If orphan girls happen to come to your hands for shelter, you must take them in above all else. Otherwise, Christian missionaries will take them, poor things, away! What matters it that you have no particular arrangements for them? Through the Divine Mother's will, they will be provided for. When you get a horse, never you worry about the whip. ... Get together whomsoever you can lay your hands on, no picking and choosing now — everything will be set right in course of time. In every attempt there are many obstacles to cope with, but gradually the path becomes smooth.
Convey to the European officer many thanks from me. Work on fearlessly — there is a hero! Bravo! Thrice well done! The starting of a centre at Bhagalpur that you have written about is no doubt a good idea — enlightening the schoolboys and things of that sort. But our mission is for the destitute, the poor, and the illiterate peasantry and labouring classes, and if, after everything has been done for them first, there is spare time, then only for the gentry. Those peasants and labouring people will be won over by love. Afterwards it will be they who will collect small sums and start missions at their own villages, and gradually, from among those very men, teachers will spring.
Teach some boys and girls of the peasant classes the rudiments of learning and infuse a number of ideas into their brains. Afterwards the peasants of each village will collect funds and have one of these in their village. "
— One must raise oneself by one's own exertions" — this holds good in all spheres.

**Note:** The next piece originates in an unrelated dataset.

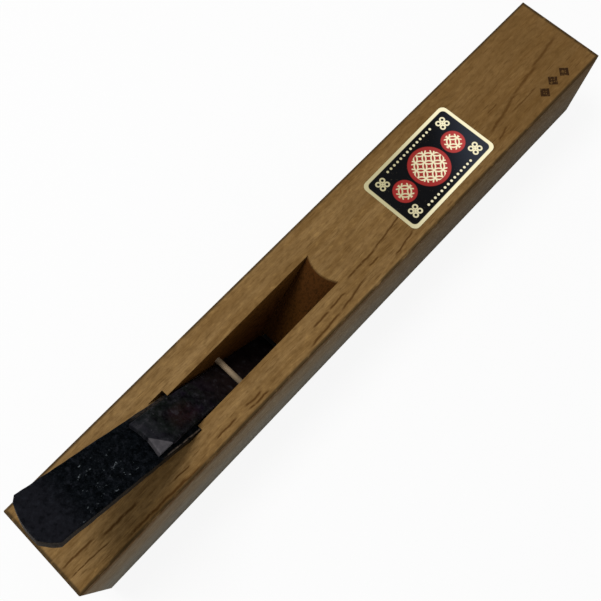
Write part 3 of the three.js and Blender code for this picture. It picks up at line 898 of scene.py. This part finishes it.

We help them to help themselves. That they are supplying you with your daily bread is a real bit of work done. The moment they will come to understand their own condition and feel the necessity of help and improvement, know that your work is taking effect and is in the right direction, while the little good that the moneyed classes, out of pity, do to the poor, does not last, and ultimately it does nothing but harm to both parties. The peasants and labouring classes are in a moribund condition, so what is needed is that the moneyed people will only help them to regain their vitality, and nothing more. Then leave the peasants and labourers to look to their own problem, to grapple with and solve it. But then you must rake care not to set up class-strife between the poor peasants, the labouring people, and wealthy classes. Make it a point not to abuse the moneyed classes. "
— The wise man should achieve his own object."
Victory to the Guru! Victory to the Mother of the Universe! What fear! Opportunity, remedy, and its application will present themselves. I do not care about the result, well or ill. I shall be happy if only you do this much of work. Wordy warfares, texts and scriptures, doctrines and dogmas — all these I am coming to loathe as poison in this my advanced age. Know this for certain that he who will work will be the crown on my head. Useless bandying of words and making noise is taking away our time, is consuming our life-energy, without pushing the cause of humanitarianism a step further. — Away with fear! Bravo! There is a hero indeed! May the blessed Guru be enthroned in your heart, and the Divine Mother guide your hands.